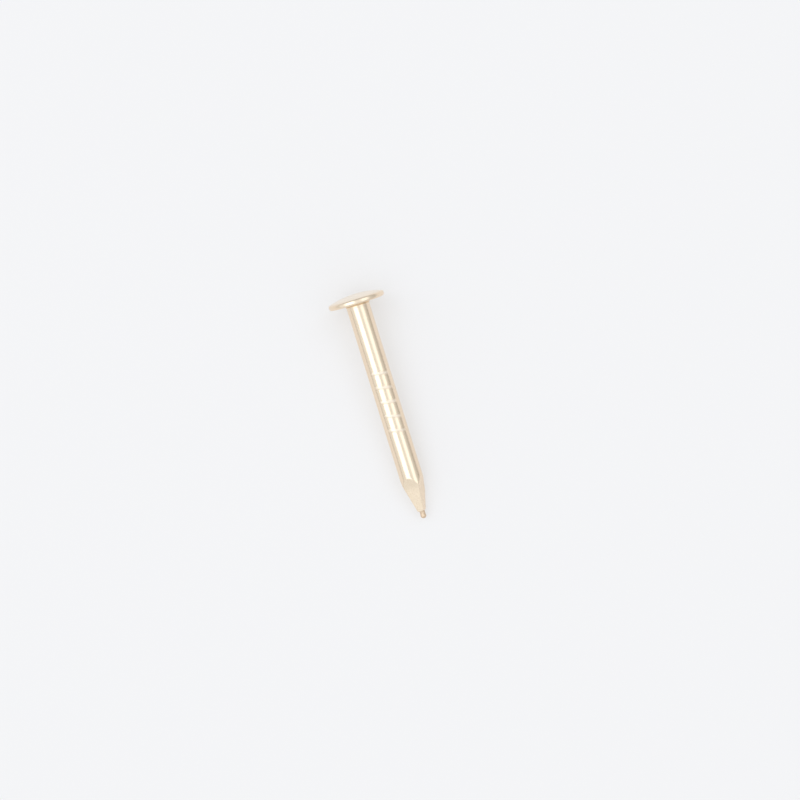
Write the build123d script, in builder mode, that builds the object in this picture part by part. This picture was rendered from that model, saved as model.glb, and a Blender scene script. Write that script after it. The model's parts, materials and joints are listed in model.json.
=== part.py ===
from build123d import *
import os
from math import asin, atan2, cos, hypot, radians, sin, tan

# An escutcheon pin: one piece of drawn brass wire. Its head is upset into a thin disc with a shallow
# dome, its shank carries five pairs of grip ridges left by the heading dies, and its end is pinched to
# a four-sided point that tears off in a small nib.
#
# The pin lies as it comes to rest on a flat surface: on the rim of its head and on the shoulder of its
# point, so its axis falls slightly towards the point. X runs from the head to the point, Z is up, and
# the origin is in the surface under the middle of the pin. All lengths are in millimetres.

# Driving dimensions
pin_length = 12.0  # from the seat under the head to the end of the nib
wire_diameter = 1.25
head_diameter = 3.05
rim_height = 0.27  # the straight-sided band of the head
dome_height = 0.25  # the dome above that band
rim_rounding = 0.11
neck_fillet = 0.07  # where the shank meets the seat

grip_count = 5
grip_start = 3.82  # from the seat to the first ridge
grip_pitch = 0.79
grip_width = 0.22
grip_height = 0.03
grip_half_span = 50.0  # degrees either side of the die's middle, where a ridge fades into the wire
grip_roll = 6.0  # degrees from straight up to the middle of the upper die, towards +Y

point_half_angle = 10.7  # degrees between a facet and the axis
shoulder_half_angle = 21.0  # the facets start at this steeper angle, where the pinching dies bite
shoulder_length = 0.48  # along the axis, from a facet's start to its bend
shoulder_bend = 1.5  # the radius of that bend
lower_facet = 175.0  # degrees from straight up, towards +Y, to the middle of the facet it rests over
facet_directions = (-21.0, 69.0, lower_facet, 249.0)
point_end_width = 0.34  # across the facets where the point tears off

nib_length = 0.42
nib_diameter = 0.27
nib_offset = 0.04  # the nib stands off the axis, towards +Y
nib_root_depth = 0.3  # how far the nib's body runs back inside the point

# Sizes that follow from them. Stations run along the axis from the seat, and are negative in the head.
wire_radius = wire_diameter / 2
head_radius = head_diameter / 2
nib_radius = nib_diameter / 2
head_top = -(rim_height + dome_height)
point_slope = tan(radians(point_half_angle))
point_end = pin_length - nib_length
shoulder_slope = tan(radians(shoulder_half_angle))
bend_height = wire_radius - shoulder_length * shoulder_slope
bend_station = point_end - (bend_height - point_end_width / 2) / point_slope
shoulder_start = bend_station - shoulder_length
shoulder_apex = shoulder_start + wire_radius / shoulder_slope  # where the shoulder would meet the axis


def shoulder_under(tilt):
    """The point's shoulder where it is lowest, as (station, distance below the axis), at this tilt."""
    off_facet = abs(radians(180 - lower_facet))
    lean = tan(tilt) / shoulder_slope
    swing = atan2(lean * sin(off_facet), 1 - lean * cos(off_facet))
    station = shoulder_apex - wire_radius * cos(off_facet + swing) / shoulder_slope
    return station, wire_radius * cos(swing)


def resting_tilt():
    """The angle between the axis and the surface, in radians, with the pin on its rim and its shoulder."""
    tilt = 0.0
    for _ in range(20):  # the shoulder's lowest place moves with the tilt, and settles in a few steps
        station, depth = shoulder_under(tilt)
        run = station + rim_rounding
        fall = head_radius - rim_rounding - depth
        tilt = atan2(fall, run) + asin(rim_rounding / hypot(run, fall))
    return tilt


# The pin's own frame: its origin is the middle of the seat, its z runs along the axis to the point,
# its x is the surface's +Y and its y is nearly straight up.
tilt = resting_tilt()
axis_direction = Vector(cos(tilt), 0, -sin(tilt))
dome_radius = (head_radius**2 + dome_height**2) / (2 * dome_height)
head_reach = dome_radius - (head_top + dome_radius) * cos(tilt)
point_reach = (pin_length - nib_radius) * cos(tilt) + nib_radius
seat_centre = Vector(
    (head_reach - point_reach) / 2,
    0,
    (head_radius - rim_rounding) * cos(tilt) - rim_rounding * sin(tilt) + rim_rounding,
)
pin_frame = Plane(origin=seat_centre, x_dir=(0, 1, 0), z_dir=axis_direction)


def radial(degrees):
    """The direction square to the axis, this many degrees from the pin's upper side towards +Y."""
    angle = radians(degrees)
    return pin_frame.x_dir * sin(angle) + pin_frame.y_dir * cos(angle)


def lengthwise(origin, up):
    """A plane along the axis, in which x is the distance to the point and y is outwards along up."""
    return Plane(origin=origin, x_dir=axis_direction, z_dir=axis_direction.cross(up))


with BuildPart() as escutcheon_pin:
    # The head and the shank, turned about the axis from half of their section.
    with BuildSketch(lengthwise(seat_centre, radial(0))) as blank_section:
        with BuildLine():
            RadiusArc((head_top, 0), (-rim_height, head_radius), dome_radius)
            Polyline(
                (-rim_height, head_radius),
                (0, head_radius),
                (0, wire_radius),
                (point_end, wire_radius),
                (point_end, 0),
                (head_top, 0),
            )
        make_face()
        rim_corners = blank_section.vertices().group_by(Axis.Y)[-1]
        fillet(rim_corners, radius=rim_rounding)
        neck_corner = blank_section.vertices().filter_by_position(
            Axis.Y, wire_radius - neck_fillet, wire_radius + neck_fillet
        ).sort_by(Axis.X)[0]
        fillet(neck_corner, radius=neck_fillet)
    revolve(axis=Axis(seat_centre, axis_direction))

    # The point's facets, each bitten out square to its own direction: a steep shoulder, then the long
    # taper to the end.
    for facet_direction in facet_directions:
        with BuildSketch(lengthwise(seat_centre, radial(facet_direction))) as facet_section:
            with BuildLine():
                Polyline(
                    (shoulder_start, wire_radius),
                    (bend_station, bend_height),
                    (point_end, point_end_width / 2),
                    (point_end, 2 * wire_radius),
                    (shoulder_start, 2 * wire_radius),
                    close=True,
                )
            make_face()
            bend_corner = facet_section.vertices().sort_by_distance((bend_station, bend_height, 0))[0]
            fillet(bend_corner, radius=shoulder_bend)
        extrude(amount=2 * wire_radius, both=True, mode=Mode.SUBTRACT)

    # The torn nib, round-ended and a little off the axis.
    nib_origin = seat_centre + radial(90) * nib_offset
    nib_start = point_end - nib_root_depth
    with BuildSketch(lengthwise(nib_origin, radial(0))) as nib_section:
        with BuildLine():
            Polyline(
                (pin_length, 0),
                (nib_start, 0),
                (nib_start, nib_radius),
                (pin_length - nib_radius, nib_radius),
            )
            RadiusArc((pin_length - nib_radius, nib_radius), (pin_length, 0), nib_radius)
        make_face()
    revolve(axis=Axis(nib_origin, axis_direction))

    # The grip ridges, in two rows on opposite sides. Each is the part of a ring that stands out of the
    # wire: the ring is narrower than the wire and stands off its axis towards the die.
    bead_radius = (grip_width**2 / 4 + grip_height**2) / (2 * grip_height)
    crest = wire_radius + grip_height
    fade = cos(radians(grip_half_span))
    ring_offset = (crest**2 - wire_radius**2) / (2 * (crest - wire_radius * fade))
    ring_radius = crest - ring_offset
    for side in (0, 180):
        die = radial(grip_roll + side)
        ring_centre = seat_centre + die * ring_offset
        with BuildSketch(lengthwise(ring_centre, die)) as ring_section:
            for ridge in range(grip_count):
                with Locations((grip_start + ridge * grip_pitch, ring_radius - bead_radius)):
                    Circle(bead_radius)
        revolve(axis=Axis(ring_centre, axis_direction))

escutcheon_pin.part.label = "escutcheon_pin"

os.makedirs("parts", exist_ok=True)
export_step(escutcheon_pin.part, "parts/escutcheon_pin.step")
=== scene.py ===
import json
import math
import random

import bpy
from mathutils import Matrix, Vector, noise


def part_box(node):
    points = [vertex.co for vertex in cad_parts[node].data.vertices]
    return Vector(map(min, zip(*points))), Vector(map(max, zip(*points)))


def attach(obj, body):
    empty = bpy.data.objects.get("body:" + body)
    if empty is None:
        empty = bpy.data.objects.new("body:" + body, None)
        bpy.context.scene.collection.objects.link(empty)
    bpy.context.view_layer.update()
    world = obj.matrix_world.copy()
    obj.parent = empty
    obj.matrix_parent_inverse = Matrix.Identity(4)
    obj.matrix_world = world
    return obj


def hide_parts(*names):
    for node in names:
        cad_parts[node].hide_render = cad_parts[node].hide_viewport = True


# A brass escutcheon pin, lying on white paper and seen from straight above. The pin is one closed mesh
# of rings about its axis. Stations run along the axis from the seat under the head, in millimetres, and
# are negative in the head. Angles turn about the axis from the pin's upper side towards +Y, in degrees.

MM = 0.001

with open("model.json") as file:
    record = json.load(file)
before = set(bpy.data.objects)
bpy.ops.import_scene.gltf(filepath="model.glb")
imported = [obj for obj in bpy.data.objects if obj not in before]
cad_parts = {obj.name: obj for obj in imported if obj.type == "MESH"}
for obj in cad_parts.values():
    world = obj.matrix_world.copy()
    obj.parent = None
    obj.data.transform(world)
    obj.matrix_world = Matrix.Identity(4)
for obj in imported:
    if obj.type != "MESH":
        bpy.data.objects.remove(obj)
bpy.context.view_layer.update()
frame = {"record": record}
low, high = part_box("escutcheon_pin")

# Where the pin lies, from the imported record's mounts.
mounts = {mount["name"]: mount for mount in frame["record"]["mounts"]}
AXIS = Vector(mounts["shank"]["axis"]).normalized()
shank_middle = Vector(mounts["shank"]["pos_m"])
SEAT = shank_middle + AXIS * AXIS.dot(Vector(mounts["head_seat"]["pos_m"]) - shank_middle)
SIDE = Vector((0, 1, 0))
UP = AXIS.cross(SIDE)

# Sizes, in millimetres.
WIRE_RADIUS = mounts["shank"]["dims"]["r_mm"]
HEAD_RADIUS = high.y / MM
RIM_HEIGHT = 0.27
DOME_HEIGHT = 0.25
RIM_ROUNDING = 0.11
NECK_FILLET = 0.04
HEAD_TOP = -(RIM_HEIGHT + DOME_HEIGHT)

GRIP_COUNT = 5
GRIP_START = 3.82
GRIP_PITCH = 0.79
GRIP_WIDTH = 0.25
GRIP_HEIGHT = 0.020
GRIP_HALF_SPAN = 50.0
GRIP_ROLL = 6.0

FACETS = (-21.0, 69.0, 175.0, 249.0)
POINT_SLOPE = math.tan(math.radians(10.7))
SHOULDER_SLOPE = math.tan(math.radians(21.0))
SHOULDER_LENGTH = 0.48
POINT_END_WIDTH = 0.34
NIB_LENGTH = 0.42
NIB_RADIUS = 0.135
NIB_STOUTNESS = 1.12  # torn metal bulges a little
NIB_OFFSET = 0.015
PIN_LENGTH = ((high.x - SEAT.x) / MM - NIB_RADIUS) / AXIS.x + NIB_RADIUS
POINT_END = PIN_LENGTH - NIB_LENGTH
BEND_HEIGHT = WIRE_RADIUS - SHOULDER_LENGTH * SHOULDER_SLOPE
BEND_STATION = POINT_END - (BEND_HEIGHT - POINT_END_WIDTH / 2) / POINT_SLOPE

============

§ **WHAT NEEDS TO BE DONE**: Extract, word for word, every line beginning with the one that holds "# The grip ridges, in" and concluding with the one that holds "for node in". Include both of those lines.

§ **EXERCISE ANSWER**:
    # The grip ridges, in two rows on opposite sides. Each is the part of a ring that stands out of the
    # wire: the ring is narrower than the wire and stands off its axis towards the die.
    bead_radius = (grip_width**2 / 4 + grip_height**2) / (2 * grip_height)
    crest = wire_radius + grip_height
    fade = cos(radians(grip_half_span))
    ring_offset = (crest**2 - wire_radius**2) / (2 * (crest - wire_radius * fade))
    ring_radius = crest - ring_offset
    for side in (0, 180):
        die = radial(grip_roll + side)
        ring_centre = seat_centre + die * ring_offset
        with BuildSketch(lengthwise(ring_centre, die)) as ring_section:
            for ridge in range(grip_count):
                with Locations((grip_start + ridge * grip_pitch, ring_radius - bead_radius)):
                    Circle(bead_radius)
        revolve(axis=Axis(ring_centre, axis_direction))

escutcheon_pin.part.label = "escutcheon_pin"

os.makedirs("parts", exist_ok=True)
export_step(escutcheon_pin.part, "parts/escutcheon_pin.step")
=== scene.py ===
import json
import math
import random

import bpy
from mathutils import Matrix, Vector, noise


def part_box(node):
    points = [vertex.co for vertex in cad_parts[node].data.vertices]
    return Vector(map(min, zip(*points))), Vector(map(max, zip(*points)))


def attach(obj, body):
    empty = bpy.data.objects.get("body:" + body)
    if empty is None:
        empty = bpy.data.objects.new("body:" + body, None)
        bpy.context.scene.collection.objects.link(empty)
    bpy.context.view_layer.update()
    world = obj.matrix_world.copy()
    obj.parent = empty
    obj.matrix_parent_inverse = Matrix.Identity(4)
    obj.matrix_world = world
    return obj


def hide_parts(*names):
    for node in names:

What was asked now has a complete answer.